Reading Anaïs Nin, I came across this: "The possession of knowledge does not kill the sense of wonder and mystery. There is always more mystery."
There's a refreshing fearlessness around this both/and accounting that I think bonding science could learn to better model. In the Western world, it's taking us a long time to add "true and false simultaneously" and "neither true nor false" to our default True/False way of thinking.
It recently occurred to me how frequently I'm left with this vague sense of whiplash from listening between the Gottman camp's, "You aren't close enough!" and Perel's "There's not enough mystery!"
It's BOTH. It's a balance. It's our favorite answer in psychology: "It depends!"
But there really does seem to be a nice middle path where you can keep things sexy and preserve enough mystery without being anxiously fused at the hip. I said, 'nice,' not "easy."
Esther Perel does articulate the sort of balance that I'm aiming for in Mating in Captivity: "For [erotically intelligent couples], love is a vessel that contains both security and adventure, and commitment offers one of the great luxuries of life: time. Marriage is not the end of romance, it is the beginning. They know that they have years in which to deepen their connection, to experiment, to regress, and even to fail. They see their relationship as something alive and ongoing, not a fait accompli. It's a story that they are writing together, one with many chapters, and neither partner knows how it will end. There's always a place they haven't gone yet, always something about the other still to be discovered."
My beloved both/and is right there! 'BOTH security AND adventure.'
Only when delving into the philosophy of love relationships, I notice that friends and colleagues in monogamous relationships struggle to see how you can have security if you risk certain adventures, and poly/open friends tend to be more confounded with how you can have enough adventure if you secure things too tightly in certain places.
Depending on your wiring and a zillion other factors that make you uniquely and beautifully you, striking this balance isn't necessarily an easy process. It seriously helps to find partners who prefer similar contexts in terms of what makes you reel relationally safe and subsequently adventurous!
Okay, I realize that I promised you easy-to-use tips! This one just needed a set-up. So, how can we put this to use in our love relationships *today*?

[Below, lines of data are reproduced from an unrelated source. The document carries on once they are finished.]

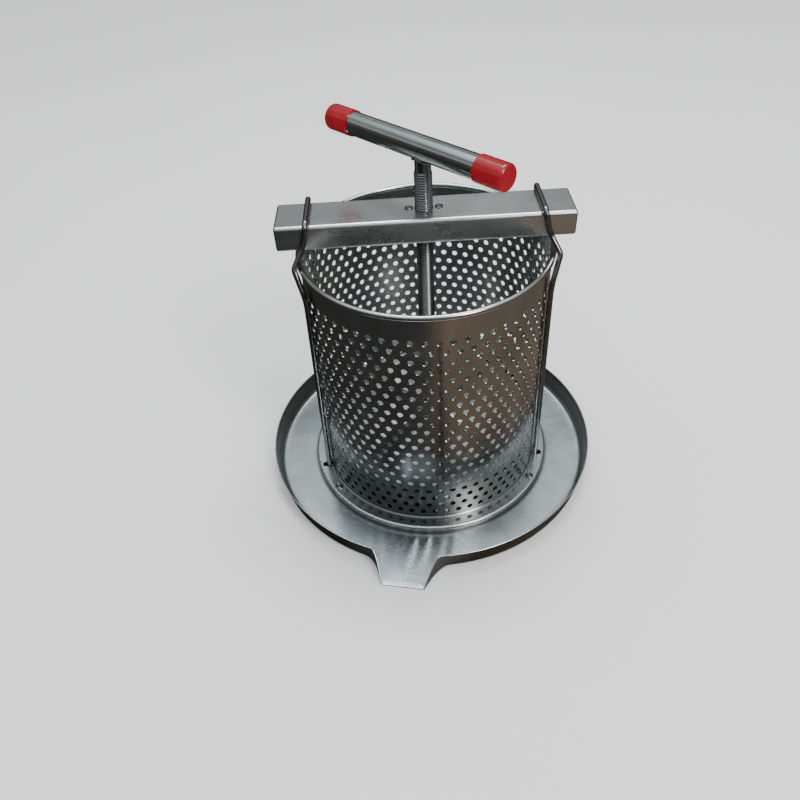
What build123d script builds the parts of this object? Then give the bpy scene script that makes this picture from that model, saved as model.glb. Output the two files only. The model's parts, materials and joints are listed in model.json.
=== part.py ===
from build123d import *

import os
from math import cos, radians, sin

os.makedirs("parts", exist_ok=True)

# A small basket wine press: a drip tray with a spout carries a raised disc, the disc carries
# a sheet-metal basket, and two wire bails hook under the disc and over a crossbar. The screw
# runs through a threaded block in the crossbar and pushes the pressing plate down the basket.
# Millimetres. Origin: centre of the tray's underside. +Z is up, -Y is the spout side,
# and the crossbar lies along X.

# ---- driving dimensions -------------------------------------------------------------------

RUNNING_GAP = 0.05          # radial clearance of a part that turns or slides in another
FIXED_GAP = 0.02            # radial clearance of a rivet or cap that is fixed in place

TRAY_BASE_RADIUS = 147.0
TRAY_RIM_RADIUS = 151.0
TRAY_HEIGHT = 21.0
TRAY_SHEET = 1.0
TRAY_CORNER_RADIUS = 4.0

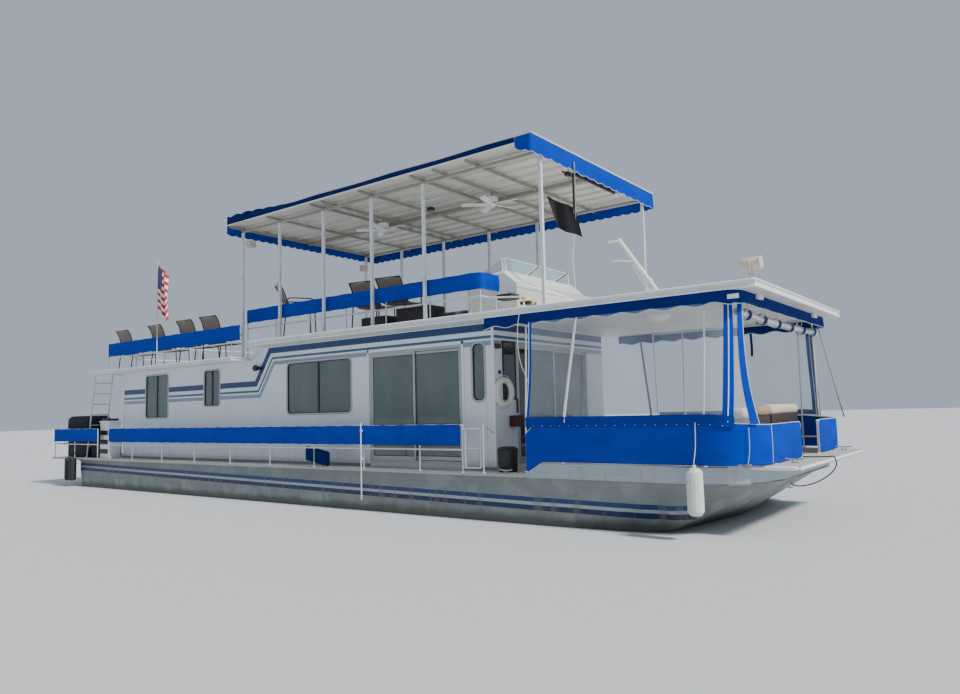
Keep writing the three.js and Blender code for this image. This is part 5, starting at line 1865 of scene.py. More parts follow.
@dataclass
class Rails(Assembly):
    """The side rails, their gates, the aft rail and their blue canvas."""

    y: float = 2.415
    top: float = 1.500
    mid: float = 1.105
    end: float = -6.690
    first: float = -5.597
    pitch: float = 1.349
    count: int = 8
    hinge: float = 4.770
    stile: float = 5.140
    latch: float = 5.190
    brace_y: float = 1.905
    aft: tuple[float, ...] = (-7.340, -8.600, -9.860)
    band: Pair = (1.170, 1.516)

    def side_rails(self) -> None:
        """Builds the fixed side rails."""
        posts = [self.end, *(self.first + k * self.pitch for k in range(self.count)), self.hinge]
        for side in Side:
            y = side.value * self.y
            bars = [[(self.end, y, z), (self.hinge, y, z)] for z in (self.top, self.mid)]
            uprights = [[(x, y, DECK_Z), (x, y, self.top)] for x in posts + [self.latch]]
            inner = side.value * self.brace_y
            brace = [(self.latch, y, self.top - 0.01), (self.latch + 0.02, y, self.top + 0.004),
                     (5.03, inner, self.top - 0.16)]
            thin = [[(x, y, DECK_Z + 0.008) for x in (self.hinge, self.latch)], rounded(brace, 0.05)]
            parts = [pipes(bars, RAIL_TUBE), pipes(uprights, POST_TUBE), pipes(thin, THIN_TUBE)]
            parts += [flange(x, y, DECK_Z) for x in posts + [self.latch]]
            parts += [ball((self.end, y, z), 0.019) for z in (self.top, self.mid)]
            install(smoothed(joined(parts), 50.0), f"side_rail_{side.label}", PALE_PIPE, "pipe",
                    replaces=[f"rail_{side.label}"])

    def gates(self) -> None:
        """Builds the hinged gates at the forward ends of the side rails."""
        low, high = 0.82, 1.44
        post = self.hinge + 0.06
        for side in Side:
            y = side.value * self.y
            outline = [[(post, y, z), (self.stile, y, z)] for z in (low, high)]
            outline += [[(x, y, low), (x, y, high)] for x in (post, self.stile)]
            thin = [[(post, y, 1.13), (self.stile, y, 1.13)]]
            thin += [[(self.hinge + 0.022, y, z), (post, y, z)] for z in (low, high)]
            parts = [pipes(outline, 0.0125), pipes(thin, THIN_TUBE)]
            parts += [hoop((self.hinge, y, z + rise), (0.0, 0.0, 0.0), 0.0190, 0.0045, (24, 8))
                      for z in (low, high) for rise in (0.0, 0.012, -0.012)]
            install(smoothed(joined(parts), 50.0), f"rail_gate_{side.label}", PALE_PIPE, "pipe",
                    f"gate_{side.label}", replaces=[f"gate_{side.label}"])

    def aft_rail(self) -> None:
        """Builds the rail round the aft deck."""
        start, _, stern = self.aft
        corners = [(start, -self.y), (stern, -self.y), (stern, self.y), (start, self.y)]
        bars = [rounded([(x, y, z) for x, y in corners], 0.10, 6) for z in (self.top, self.mid)]
        spots = [(x, s * self.y) for x in self.aft[:2] for s in (-1, 1)]
        spots += [(stern + 0.03, s * (self.y - 0.03)) for s in (-1, 1)] + [(stern, -0.8), (stern, 0.8)]
        uprights = [[(x, y, DECK_Z), (x, y, self.top)] for x, y in spots]
        parts = [pipes(bars, RAIL_TUBE), pipes(uprights, POST_TUBE)]
        parts += [flange(x, y, DECK_Z) for x, y in spots]
        install(smoothed(joined(parts), 50.0), "aft_rail", PALE_PIPE, "pipe", replaces=["rail_aft"])

    def covers(self) -> None:
        """Laces the canvas bands to the rails."""
        for side in Side:
            y = side.value * (self.y + CANVAS_OFF)
            path = outside_right([(self.end - 0.02, y), (self.hinge - 0.04, y)], side)
            phase = 0.02 if side is Side.STARBOARD else 0.0
            piece = band_cloth(path, self.band, self.pitch, phase + self.pitch * 0.5)
            hang(piece, f"side_canvas_{side.label}", BAND_CANVAS, (path.length, 0.346),
                 f"side_rail_{side.label}", replaces=[f"rail_cover_{side.label}"])
        half, stern = self.y + CANVAS_OFF, self.aft[2] - CANVAS_OFF
        corners = [(self.aft[0], half), (stern, half), (stern, -half), (self.aft[0], -half)]
        path = Path([(x, y) for x, y, _ in rounded([(x, y, 0.0) for x, y in corners], 0.12, 5)])
        hang(band_cloth(path, self.band, 1.26), "aft_canvas", BAND_CANVAS, (path.length, 0.346),
             "aft_rail", replaces=["rail_cover_aft"])

    def build(self) -> None:
        """Builds the rails, the gates and their canvas."""
        self.side_rails()
        self.gates()
        self.aft_rail()
        self.covers()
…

I call it 'The 70/30,' but maybe someone famous has already thought of something similar and there's an official name. If you know know of one, DM me please!
Here's the framework: 70% of the time sex is aimed at mutual pleasure, and the remaining 30% of the time is: 15% mind-blowing for one partner and 15% mind-blowing for the other.
If you're more than two partners, you can still apply this! I've even worked with a seriously egalitarian couple who preferred 50-50: 50% mutual and 25% for each. See what works for you!
It seems simple, but focusing on what you bring to a sexual relationship and not just what you're getting from it can really turn things up; when we put in solid effort to make 15% of sex JUST what our partners crave, it makes the 70% better, and also 'our own 15%.'
This is a simplistic breakdown for the purpose of making it easy to put to use because I tend to work with couples feeling a lot of distress about the amount of time that's passed since they've been intimate and/or felt good about it. It seems to work best when the approach is less accounting-based and more gentle, like: "More times than not over the last few months, the majority of our sex has been mutually satisfying, and there have also been times when each of us has felt special and totally rocked."
I will say, if you're already prone to compulsivity and fixating on numbers and frequency, this may not be the best technique for you!
Where I would direct you first to kind of start building a foundation if you're, for instance, quietly notating days on the calendar to count how many times per month you have sex (or don't), would definitely be Sue Johnson's Three Kinds of Sex.
If you or your partner/s notice that one or all of you are getting kind of hung up on the amount of times you have sex, it might be a good idea to zoom out a little and see what it is you're going to intimacy for, and what you and your partner are actually experiencing.
Hint: this requires talking. I recommend face-to-face. Find a counselor if it feels too scary! We're good at catching bullets and helping things go nice and slow.
Again, in the spirit of this post, it's all about balance.
If you're not having synchrony sex 100% of the time, that definitely doesn't make you sexually incompetent. In my experience working with relationships, there can be a lot to learn from (and a lot of fun in!) 'solace' and 'sealed-off' sex. There are seasons for everything!
Sustainable desire is possible. Whether you're two or more! Open, monogamous, and everyone in between. We just have to seek that middle ground with dedicated, loving intention.